3.5       Hub-Busting & The Many Market Data Yellow Brick Roads

‘The Cloud’ really does look like being truly transformational in application, if not necessarily in concept. While an over-used and inevitably misused word it unlocks the doors to new and smaller players while reducing the reliance upon legacy systems.

‘The Cloud’ is what the airlines call a hub-buster, as it promises to bypass hubs and introduce direct market to market connectivity. If we continue with the air transport industry analogies the Hub-to Hub’s are dominated by the Very Large Aircraft types such as A380 and 747 while the secondary, and growing markets are built upon their smaller, yet more flexible, brothers the A350 and 787.

This direct market to market connectivity is built upon developing multiple ‘Market Data Yellow Brick Roads’ impacting choice and cost through introducing new-found flexibilities in access to, and operation of, market data and the provision of information.

Tailored solutions now become more accessible through a menu based à la carte selection of services as an alternative to existing buffet style aggregated solutions.

The immediate business impact is that this now dramatically levels the playing field for both financial institutions as well as market data vendors.

How? Previously, smaller financial institutions have lacked the resources to fund access to expensive market data services and associated infrastructure. Going forward, these smaller players can select from a ‘restaurant or supermarket menu’ while avoiding expensive investment in dedicated infrastructure.

These create relational changes on one side will put more dollar power in the hands of sources and providers of specialist, and proprietary data, and on the other, gives greater leverage to the consumers.

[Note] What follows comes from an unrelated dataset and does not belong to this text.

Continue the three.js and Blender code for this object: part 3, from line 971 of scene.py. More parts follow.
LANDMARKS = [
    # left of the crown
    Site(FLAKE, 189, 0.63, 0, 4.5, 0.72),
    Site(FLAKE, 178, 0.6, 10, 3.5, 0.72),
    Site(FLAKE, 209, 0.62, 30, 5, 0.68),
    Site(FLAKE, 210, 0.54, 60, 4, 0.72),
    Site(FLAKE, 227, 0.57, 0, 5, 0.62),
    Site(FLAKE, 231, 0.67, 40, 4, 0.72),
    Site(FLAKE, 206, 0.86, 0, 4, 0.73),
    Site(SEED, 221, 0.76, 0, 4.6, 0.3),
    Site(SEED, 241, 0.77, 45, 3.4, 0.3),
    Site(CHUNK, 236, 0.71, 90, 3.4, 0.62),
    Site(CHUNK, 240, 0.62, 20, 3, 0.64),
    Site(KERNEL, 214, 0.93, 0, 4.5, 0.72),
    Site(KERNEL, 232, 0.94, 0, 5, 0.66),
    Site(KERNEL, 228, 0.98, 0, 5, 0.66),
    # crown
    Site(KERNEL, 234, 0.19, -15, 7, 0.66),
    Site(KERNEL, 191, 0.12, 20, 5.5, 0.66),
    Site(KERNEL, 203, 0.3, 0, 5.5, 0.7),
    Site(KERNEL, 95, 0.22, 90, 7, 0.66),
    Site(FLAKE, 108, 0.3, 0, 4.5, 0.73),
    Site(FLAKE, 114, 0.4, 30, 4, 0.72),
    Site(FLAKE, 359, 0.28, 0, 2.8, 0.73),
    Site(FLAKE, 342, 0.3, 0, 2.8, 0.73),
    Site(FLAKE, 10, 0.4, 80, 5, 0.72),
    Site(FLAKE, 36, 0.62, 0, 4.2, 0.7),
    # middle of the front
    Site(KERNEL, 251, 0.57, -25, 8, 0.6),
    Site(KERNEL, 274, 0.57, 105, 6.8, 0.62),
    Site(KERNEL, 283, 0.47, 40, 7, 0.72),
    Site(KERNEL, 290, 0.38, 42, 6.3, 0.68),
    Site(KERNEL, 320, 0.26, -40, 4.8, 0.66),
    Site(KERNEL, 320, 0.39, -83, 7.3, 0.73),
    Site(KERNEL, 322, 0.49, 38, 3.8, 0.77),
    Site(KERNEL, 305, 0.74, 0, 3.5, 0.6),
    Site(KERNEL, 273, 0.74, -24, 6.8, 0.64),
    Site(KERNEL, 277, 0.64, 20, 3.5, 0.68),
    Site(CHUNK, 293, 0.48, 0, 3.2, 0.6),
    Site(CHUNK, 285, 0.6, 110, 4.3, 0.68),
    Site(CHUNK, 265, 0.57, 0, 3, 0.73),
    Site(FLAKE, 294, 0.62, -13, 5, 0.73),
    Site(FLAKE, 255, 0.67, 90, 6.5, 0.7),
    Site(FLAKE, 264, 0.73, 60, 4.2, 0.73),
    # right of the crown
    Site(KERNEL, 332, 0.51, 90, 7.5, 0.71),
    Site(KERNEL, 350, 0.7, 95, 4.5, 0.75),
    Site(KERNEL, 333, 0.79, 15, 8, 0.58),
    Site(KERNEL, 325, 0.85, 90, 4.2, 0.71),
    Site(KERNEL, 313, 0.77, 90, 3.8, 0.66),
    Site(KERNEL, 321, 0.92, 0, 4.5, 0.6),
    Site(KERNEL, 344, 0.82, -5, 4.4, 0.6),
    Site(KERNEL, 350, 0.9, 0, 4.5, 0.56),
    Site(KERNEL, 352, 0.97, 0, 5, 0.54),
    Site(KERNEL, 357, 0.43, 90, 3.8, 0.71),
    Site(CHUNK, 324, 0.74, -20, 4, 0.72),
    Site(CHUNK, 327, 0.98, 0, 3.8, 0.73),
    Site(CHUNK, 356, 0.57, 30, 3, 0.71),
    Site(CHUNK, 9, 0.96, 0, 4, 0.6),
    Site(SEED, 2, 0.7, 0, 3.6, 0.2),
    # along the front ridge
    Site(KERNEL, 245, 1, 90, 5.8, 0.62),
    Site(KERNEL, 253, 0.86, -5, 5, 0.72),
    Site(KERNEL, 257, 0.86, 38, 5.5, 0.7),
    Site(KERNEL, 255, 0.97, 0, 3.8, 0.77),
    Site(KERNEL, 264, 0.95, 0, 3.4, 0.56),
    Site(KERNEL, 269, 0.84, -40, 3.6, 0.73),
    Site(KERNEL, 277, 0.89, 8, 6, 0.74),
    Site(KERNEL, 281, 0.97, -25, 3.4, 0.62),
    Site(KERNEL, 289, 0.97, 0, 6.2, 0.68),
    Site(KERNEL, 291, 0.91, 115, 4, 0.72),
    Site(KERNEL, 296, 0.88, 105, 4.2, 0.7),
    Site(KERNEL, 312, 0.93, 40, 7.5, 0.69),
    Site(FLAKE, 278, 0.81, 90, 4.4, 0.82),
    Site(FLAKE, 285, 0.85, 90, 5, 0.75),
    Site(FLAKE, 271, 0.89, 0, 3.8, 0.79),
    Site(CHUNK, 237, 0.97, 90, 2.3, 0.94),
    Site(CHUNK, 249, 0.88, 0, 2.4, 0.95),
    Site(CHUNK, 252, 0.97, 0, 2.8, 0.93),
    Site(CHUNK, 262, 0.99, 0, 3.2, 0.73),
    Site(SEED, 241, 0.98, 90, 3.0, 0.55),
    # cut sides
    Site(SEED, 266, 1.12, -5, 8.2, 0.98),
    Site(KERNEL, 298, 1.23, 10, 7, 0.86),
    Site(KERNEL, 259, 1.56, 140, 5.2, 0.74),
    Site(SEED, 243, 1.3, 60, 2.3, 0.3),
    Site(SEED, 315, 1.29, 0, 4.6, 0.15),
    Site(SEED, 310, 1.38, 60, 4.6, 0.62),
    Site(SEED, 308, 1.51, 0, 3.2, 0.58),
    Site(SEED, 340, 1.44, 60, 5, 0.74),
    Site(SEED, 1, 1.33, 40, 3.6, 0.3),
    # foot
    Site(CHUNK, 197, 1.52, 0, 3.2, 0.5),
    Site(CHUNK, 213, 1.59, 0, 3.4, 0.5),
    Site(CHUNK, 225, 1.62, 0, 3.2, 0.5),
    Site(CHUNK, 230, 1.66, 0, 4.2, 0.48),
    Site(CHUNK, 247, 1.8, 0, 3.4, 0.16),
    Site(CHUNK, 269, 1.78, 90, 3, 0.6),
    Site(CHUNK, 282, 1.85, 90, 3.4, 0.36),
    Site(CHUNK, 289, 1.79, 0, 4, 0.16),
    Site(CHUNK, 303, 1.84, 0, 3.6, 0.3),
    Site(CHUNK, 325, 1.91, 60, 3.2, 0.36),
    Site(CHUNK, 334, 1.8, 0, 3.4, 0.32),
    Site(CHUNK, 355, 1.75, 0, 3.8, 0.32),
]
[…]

The vendors are undoubtedly surviving, and some will thrive, but it is hard to compete profitably in certain market segments when there are numerous avenues to get say the price of Ford Motors or the latest US$/GB£ rate.

This places greater emphasis on the dollar value of proprietary and unique data which can be licensed at a premium, such as the MSCI Index, an evaluated Bond Price, or hard to get illiquid instruments from a trusted source.

Inevitably this raises the worth of the market data inventory owned by unique sources, such as an Exchange, an Index Creator, Markit’s Red Codes, IDC’s evaluated price service.

As an electronic data point, multiple vendors can offer the same item, which increases the competition to deliver market data. The marginal pressure to compete lies with the aggregators whose previous reliance upon expensive proprietary infrastructure to deliver, thereby locking clients in, is now breaking down, thanks to new technology.

Previously exchanges and other sources lacked the global reach of a Bloomberg and Thomson Reuters who maintain offices from Tokyo to Timbuktu. These exchanges have had to rely on their vendors to deliver their prices creating a symbiotic relationship which is about to be weakened.

Crystal Balls.

New technology and infrastructure is changing the inter-relational dynamics between suppliers, vendors, and consumers.

Gradually at first it is increasingly blurring the lines because one way flows become two way flows, then in turn evolve into multi-directional flows as the inter-connectivity develops in complexity.

Big Data will prove to be an increasingly important component of this ‘Cloud Web’ as the analytical tools and models which makes Big Data valuable can be utilised more efficiently and more effectively within a ‘The Cloud’ environment.

The graphic below looks at these changes from a high level, the reality there will be potentially an infinite number of Cloud Environments acting like a very sophisticated 3D Venn diagram.

  • The Market Data Pie will get bigger, there will be more ‘yellow brick roads’, but there will be more players.
  • The question becomes how far margins will be driven down, and where in this revenue pressure occurs. As can be seen in other industries nimbler entrants with a better cost base pressurises incumbents, just look at Ryanair in the airline industry.
  • Technological disintermediation will result in changes to market data business relationships, with more direct source to consumer connectivity, i.e. ‘Hub-Busting’.
  • Existing market data vendors are going to be squeezed from above and below.
  • From above by the new entrants such as Google, Amazon, and Microsoft. They crave content for their financial services business, and will go around vendors direct to sources. They also bring far more resources and reach than even the biggest market data vendors.
  • From below as sources leverage ‘The Cloud’ in turn to go direct to their end users.
  • New technology is lowering barriers to delivery, in both cost and infrastructure terms.
  • Market data Cloud nirvana is probably not achievable, so new technologies will co-exist with legacy infrastructure for some time, especially in large institutions, even if the relationship can only be described as uncomfortable.